> _DATASET EXTRACT_:
++++++++++++++++++++
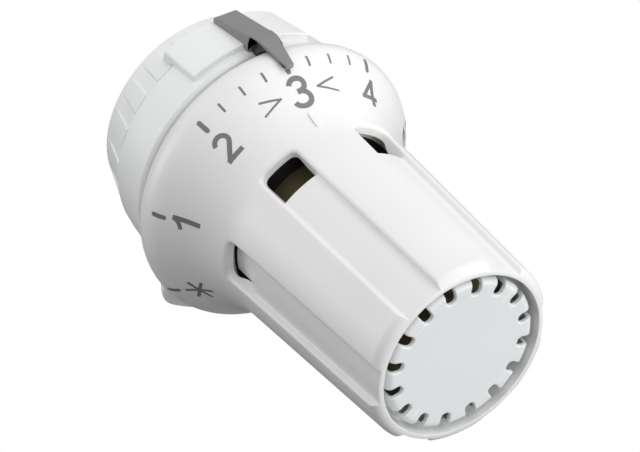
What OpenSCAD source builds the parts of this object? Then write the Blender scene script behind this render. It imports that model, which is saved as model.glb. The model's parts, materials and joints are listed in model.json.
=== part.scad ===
// Thermostatic radiator valve head.
//
// Every module is drawn about a local +Z axis: z = 0 is the rear mouth of the valve
// thread and z grows towards the end cap. placed() lays that axis along -Y, so the
// pointer ends up on +Z. Dial angles are read clockwise from the pointer, seen from the
// end cap.

/* [Dial setting] */
// How far the handle is turned anticlockwise from number 3, in degrees
rest_turn = 0; // [-77:1:77]

/* [Handle] */
// Widest radius of the dial skirt
dial_r = 25.95; // [25.5:0.05:26.5]
// Radius of the rounding round the widest part of the dial
dial_round_r = 4.8; // [4.6:0.1:5]
// Slope of the dial's cone from the axis, in degrees
cone_angle = 38.5; // [37:0.5:40]
// Length of the straight part of the cone, along the axis
cone_len = 2.7; // [2.4:0.1:3]
// Radius of the hollow curve from the cone into the barrel
flare_r = 18.3; // [17.8:0.1:18.8]
// Draft of the barrel, in degrees
barrel_draft = 2; // [1.7:0.1:2.2]
// Overall length from the thread mouth to the front rim
overall_len = 79.25; // [79:0.25:80]
// Inner radius of the front rim
rim_bore_r = 15.4; // [15.2:0.1:15.5]
// Rounding of the front rim's outer edge
rim_round_r = 2; // [1.2:0.1:2.2]

/* [Windows and grooves] */
// Arc of one window, in degrees
window_arc = 24; // [18:0.5:24.5]
// Rear edge of the windows, along the axis
window_rear_z = 37.75; // [37.5:0.25:38.5]
// Front edge of the windows, along the axis
window_front_z = 44; // [43:0.25:45]
// Arc of each of the two tongues that stand in the side windows, in degrees
tongue_arc = 21; // [16:1:21]
// Arc of one groove, in degrees
groove_arc = 25; // [25:0.5:28]
// Depth of the grooves
groove_depth = 1.2; // [0.6:0.1:1.2]

/* [End cap] */
// Outer radius of the cap's skirt
cap_r = 14.4; // [14.2:0.1:14.5]
// Rounding of the cap's shoulder
cap_round_r = 1.2; // [0.8:0.1:1.4]
// Number of vent notches round the cap
notch_count = 16; // [12:1:20]
// Width of a vent notch
notch_w = 1.9; // [1.5:0.1:2.2]
// Distance from the axis to the inner end of a notch
notch_inner_r = 11.6; // [11:0.1:12]

/* [Base] */
// Radius of the base where it meets the coupling ring
base_rear_r = 21.9; // [21.8:0.1:22.2]
// Radius of the base beside the dial
base_front_r = 23.3; // [23:0.1:23.5]
// Radius of the collar that the dial turns on
collar_r = 22.7; // [22.6:0.1:22.8]
// Arc of the raised pad under the pointer, in degrees
top_pad_arc = 57; // [50:1:70]
// Arc of the flared lip at the bottom, in degrees
low_lip_arc = 89; // [60:1:90]
// Arc of the thick middle of the lip, which holds the limit pins, in degrees
low_pad_arc = 50; // [44:1:60]

/* [Valve connection] */
// Minor radius of the M30 x 1.5 thread
thread_r = 14.19; // [14.15:0.01:14.25]
// Length of the thread
thread_len = 7; // [6:0.5:7]
// Radius of the bore in the seat for the valve's gland
gland_r = 10.2; // [9.5:0.1:10.4]

/* [Grip ring] */
// Outer radius of the grip ring at the thread mouth
ring_rear_r = 18.75; // [18.5:0.05:19.5]
// Outer radius of the grip ring beside the base
ring_front_r = 21.65; // [21.4:0.05:21.7]
// Number of grip flutes
flute_count = 18; // [12:2:20]
// Depth of a flute
flute_depth = 0.6; // [0.3:0.1:0.9]
// Dial angle of the first flute, in degrees
flute_start = 13; // [0:1:20]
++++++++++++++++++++
> _EXERCISE GOAL_: Please print exactly what appears from the first line of the data through the line with "rest_turn = 0; // [-77:1:77]", including both of those lines and nothing past them.

> _RESULT BELOW_:
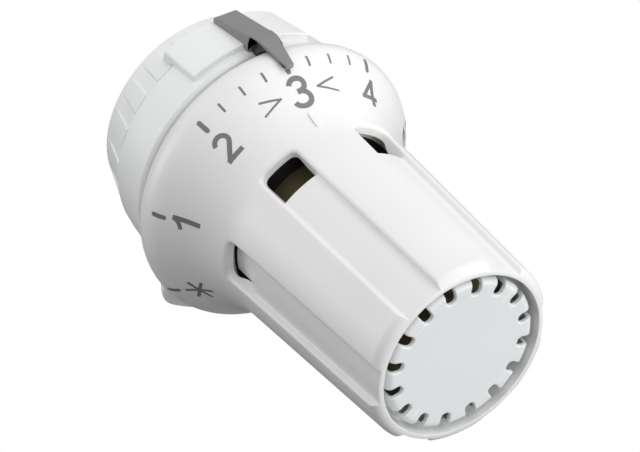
What OpenSCAD source builds the parts of this object? Then write the Blender scene script behind this render. It imports that model, which is saved as model.glb. The model's parts, materials and joints are listed in model.json.
=== part.scad ===
// Thermostatic radiator valve head.
//
// Every module is drawn about a local +Z axis: z = 0 is the rear mouth of the valve
// thread and z grows towards the end cap. placed() lays that axis along -Y, so the
// pointer ends up on +Z. Dial angles are read clockwise from the pointer, seen from the
// end cap.

/* [Dial setting] */
// How far the handle is turned anticlockwise from number 3, in degrees
rest_turn = 0; // [-77:1:77]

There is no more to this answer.